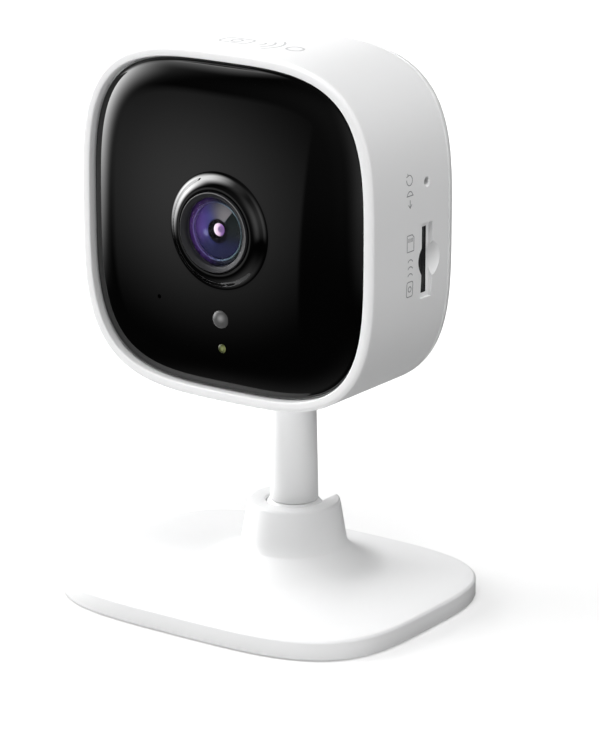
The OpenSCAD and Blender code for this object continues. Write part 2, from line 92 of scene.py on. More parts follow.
BASE_SQUARE = 3.6          # how square the outlines are, where 2 is an ellipse
HEAD_SQUARE = 3.45
BASE_TOP = 3.7             # flat top of the base
WALL = 1.8                 # wall of the head shell
COVER_WALL = 1.6
FRONT_Y = HEAD_LOW[1]
SEAM_Y = COVER_HIGH[1] - 3.7
REAR_Y = COVER_HIGH[1]
BACK_ROUND = 4.0
SIDE_Y = (PLUNGER_LOW[1] + PLUNGER_HIGH[1]) / 2     # middle of the card and of the reset hole
RESET_Z = (PLUNGER_LOW[2] + PLUNGER_HIGH[2]) / 2
CARD_Z = (CARD_LOW[2] + CARD_HIGH[2]) / 2
SLOT_FRONT, SLOT_BACK, SLOT_HALF = 1.55, 0.8, 5.7   # how far the card slot reaches from SIDE_Y and CARD_Z
RECESS_HALF_W, RECESS_HALF_L, RECESS_DEPTH = 1.65, 6.5, 0.8
SCREW_HEAD_R = 1.9
SCREW_CORNER = (SCREWS_HIGH[0] - SCREWS_LOW[0]) / 2 - SCREW_HEAD_R
SCREW_PLACES = [(sx * SCREW_CORNER, LENS_Z + sz * SCREW_CORNER) for sx in (-1, 1) for sz in (-1, 1)]


def middle_xz(low, high):
    """Middle of a box, seen from the front."""
    return (low[0] + high[0]) / 2, (low[2] + high[2]) / 2


# ---------- mesh helpers ----------

def rounded_square(half_x, half_y, square, inset=0.0, count=RING_POINTS):
    """Evenly spaced points on |x/a|^n + |y/b|^n = 1, moved inwards by inset."""
    t = np.linspace(0, 2 * np.pi, 8192, endpoint=False)
    c, s = np.cos(t), np.sin(t)
    p = np.stack([half_x * np.sign(c) * abs(c) ** (2 / square),
                  half_y * np.sign(s) * abs(s) ** (2 / square)], 1)
    size = np.array([half_x, half_y])
    normal = np.sign(p) * abs(p / size) ** (square - 1) / size
    normal /= np.linalg.norm(normal, axis=1)[:, None]
    steps = np.linalg.norm(np.diff(np.vstack([p, p[:1]]), axis=0), axis=1)
    along = np.concatenate([[0], np.cumsum(steps)])
    wanted = np.linspace(0, along[-1], count, endpoint=False)
    closed_p, closed_n = np.vstack([p, p[:1]]), np.vstack([normal, normal[:1]])
    q = np.stack([np.interp(wanted, along, closed_p[:, k]) for k in (0, 1)], 1)
    n = np.stack([np.interp(wanted, along, closed_n[:, k]) for k in (0, 1)], 1)
    n /= np.linalg.norm(n, axis=1)[:, None]
    return q - n * inset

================

Stated problem
Reproduce every line above without error.

Output for this exercise
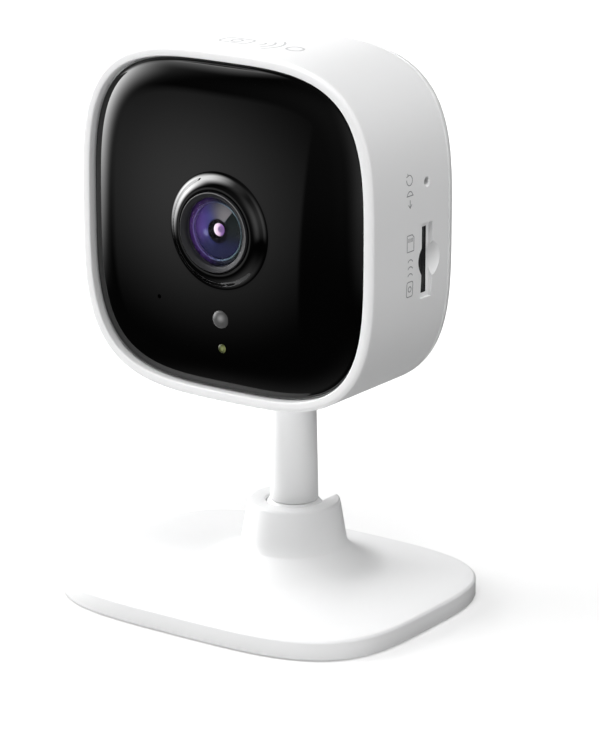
The OpenSCAD and Blender code for this object continues. Write part 2, from line 92 of scene.py on. More parts follow.
BASE_SQUARE = 3.6          # how square the outlines are, where 2 is an ellipse
HEAD_SQUARE = 3.45
BASE_TOP = 3.7             # flat top of the base
WALL = 1.8                 # wall of the head shell
COVER_WALL = 1.6
FRONT_Y = HEAD_LOW[1]
SEAM_Y = COVER_HIGH[1] - 3.7
REAR_Y = COVER_HIGH[1]
BACK_ROUND = 4.0
SIDE_Y = (PLUNGER_LOW[1] + PLUNGER_HIGH[1]) / 2     # middle of the card and of the reset hole
RESET_Z = (PLUNGER_LOW[2] + PLUNGER_HIGH[2]) / 2
CARD_Z = (CARD_LOW[2] + CARD_HIGH[2]) / 2
SLOT_FRONT, SLOT_BACK, SLOT_HALF = 1.55, 0.8, 5.7   # how far the card slot reaches from SIDE_Y and CARD_Z
RECESS_HALF_W, RECESS_HALF_L, RECESS_DEPTH = 1.65, 6.5, 0.8
SCREW_HEAD_R = 1.9
SCREW_CORNER = (SCREWS_HIGH[0] - SCREWS_LOW[0]) / 2 - SCREW_HEAD_R
SCREW_PLACES = [(sx * SCREW_CORNER, LENS_Z + sz * SCREW_CORNER) for sx in (-1, 1) for sz in (-1, 1)]


def middle_xz(low, high):
    """Middle of a box, seen from the front."""
    return (low[0] + high[0]) / 2, (low[2] + high[2]) / 2


# ---------- mesh helpers ----------

def rounded_square(half_x, half_y, square, inset=0.0, count=RING_POINTS):
    """Evenly spaced points on |x/a|^n + |y/b|^n = 1, moved inwards by inset."""
    t = np.linspace(0, 2 * np.pi, 8192, endpoint=False)
    c, s = np.cos(t), np.sin(t)
    p = np.stack([half_x * np.sign(c) * abs(c) ** (2 / square),
                  half_y * np.sign(s) * abs(s) ** (2 / square)], 1)
    size = np.array([half_x, half_y])
    normal = np.sign(p) * abs(p / size) ** (square - 1) / size
    normal /= np.linalg.norm(normal, axis=1)[:, None]
    steps = np.linalg.norm(np.diff(np.vstack([p, p[:1]]), axis=0), axis=1)
    along = np.concatenate([[0], np.cumsum(steps)])
    wanted = np.linspace(0, along[-1], count, endpoint=False)
    closed_p, closed_n = np.vstack([p, p[:1]]), np.vstack([normal, normal[:1]])
    q = np.stack([np.interp(wanted, along, closed_p[:, k]) for k in (0, 1)], 1)
    n = np.stack([np.interp(wanted, along, closed_n[:, k]) for k in (0, 1)], 1)
    n /= np.linalg.norm(n, axis=1)[:, None]
    return q - n * inset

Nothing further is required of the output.